Lecture 5 - Data Structures
- we cannot always malloc more memory for an array if the memory after the current array position is already taken
- one solution is to move array to new location, however that adds operation time of O(n)
- This problem introduces the challenge in computer science of balancing the form of the memory that are allocated for programs against the worst-case running times
- i.e. we can make improvements for one which usually has a detrimental impact on the other
- This balancing act comes is manipulated in the data structures used in a program
- Data structures are complex ways to organise data in memory, allowing information to be stored in the different layouts
- Tools needed to build data structures are
- structs: to create custome data types
- . to access properties in a structure
- * to go to an address in memory pointed to by a pointer
- - > to access propertied in a structure pointed to by a pointer
- this is a new operator, and it is what linked list uses to go to a new address and look inside of structure.
Linked Lists
- with a linked list we can store a list of values which can be easily grown by storing subsequent values in different parts of memory
- To track all values in a linked list, we need to allocate enough memory for both the value of each element we want to store and the address of the next element
- the dual values are called a node
- a node contains both an item and a pointer called next
Example structure for a node
typedef struct node
{
int number;
struct node *next;
}
node;
- The tradeoff of this flexibility is we need to allocate twice as much memory for each element in order to spend less time adding values
- We can no longer use binary search either
- by convention, an additional element to the null indicating the end of list, is an element which is a pointer to the first item in the list
Stacks and Queues
- A queue is one type of data structure
- has the form of first in first out
- an item can be enqueued, that is the item can be put in queue
- an item can be dequeued, that is the item leaves the queue
- A stack is another type
- has the form of last in and last out
- an item can be pushed on stack, that is put on top of stack
- the top item can be popped off stack, that is taken from the stack
- there is a function in C called realloc which can reallocate memory for an array which has run out of contiguous memory space
- this function takes two arguments, the array to be copied and the size of the new array
- realloc handles all the following stages for you
- creates a new array of requested size
- copies values from array to be copied to new array
- creates a pointer for new array
- once copying is done, realloc frees the memory of first array
- the pointer for previous array is then changed, pointing now to the new array
- useful as amount of data in array changes, realloc can be used to grow or shrink the stack or queue
Trees
- Binary search trees are another data structure
- They store data more efficiently than stacks or queues by allowing faster searching and retrieval
- searching tree can be implemented by using recursion
- a tree can offer dynamism because it grows and shrinks easily
Dictionaries
- another data structure which have a key and value, much like a word and definition in a language dictionary
Hashing a Hash Tables
- hashing is the idea of taking a value or part of it and using that that hash as a shortcut to finding it later
- for example, in a data structure containing fruit, apples could be hashed by using the letter a, putting all fruit with the letter a in that ‘bucket’, and then find the apple data by using the shortcut of looking in the ‘a’ bucket.

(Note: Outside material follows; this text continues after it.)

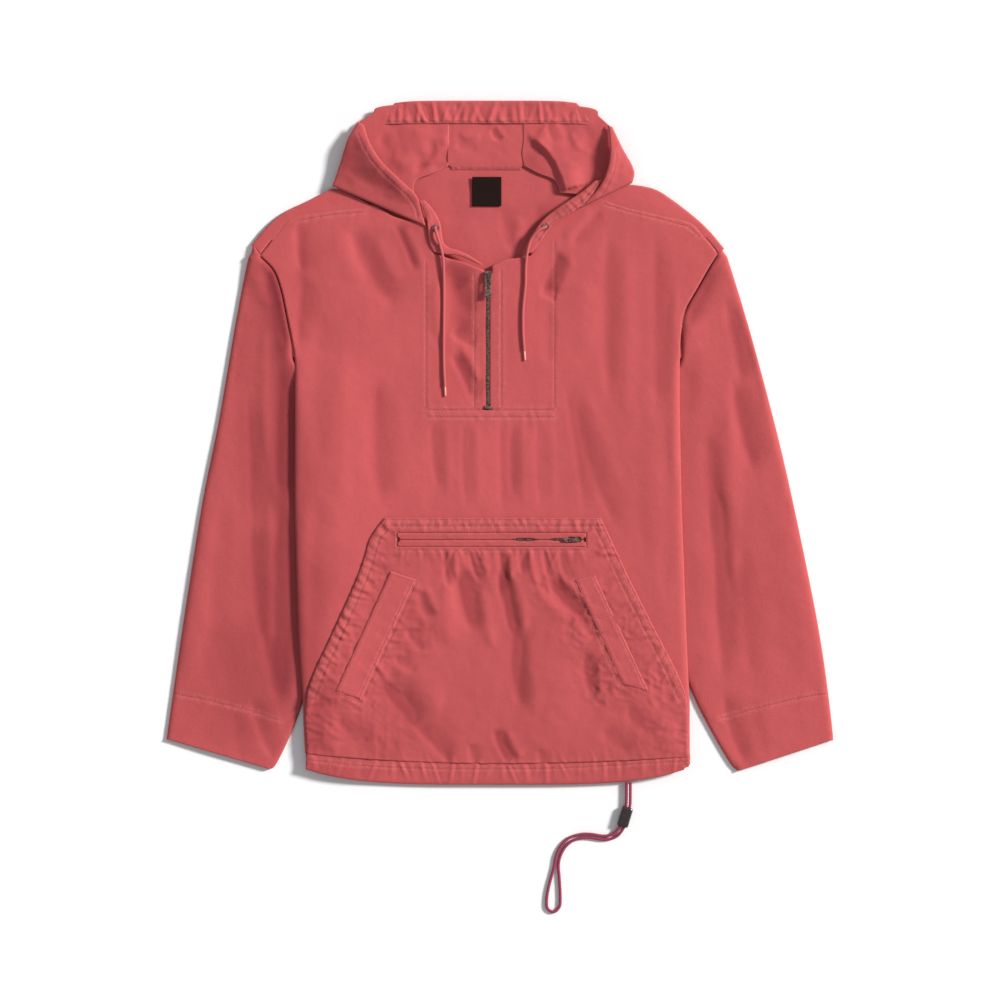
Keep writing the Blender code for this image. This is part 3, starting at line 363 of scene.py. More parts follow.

- This example demonstrates the concept of bucketising
- A hash function is an algorithm which reduces a larger value into something small and predictable
- generally involves representing a new array item with a number which represents where item should be placed
- A hash table is a combination of arrays and linked lists.
- it is an array of pointers to nodes
Tries
- tries are a form of data structure searchable in real time
- one downside is they use a lot of memory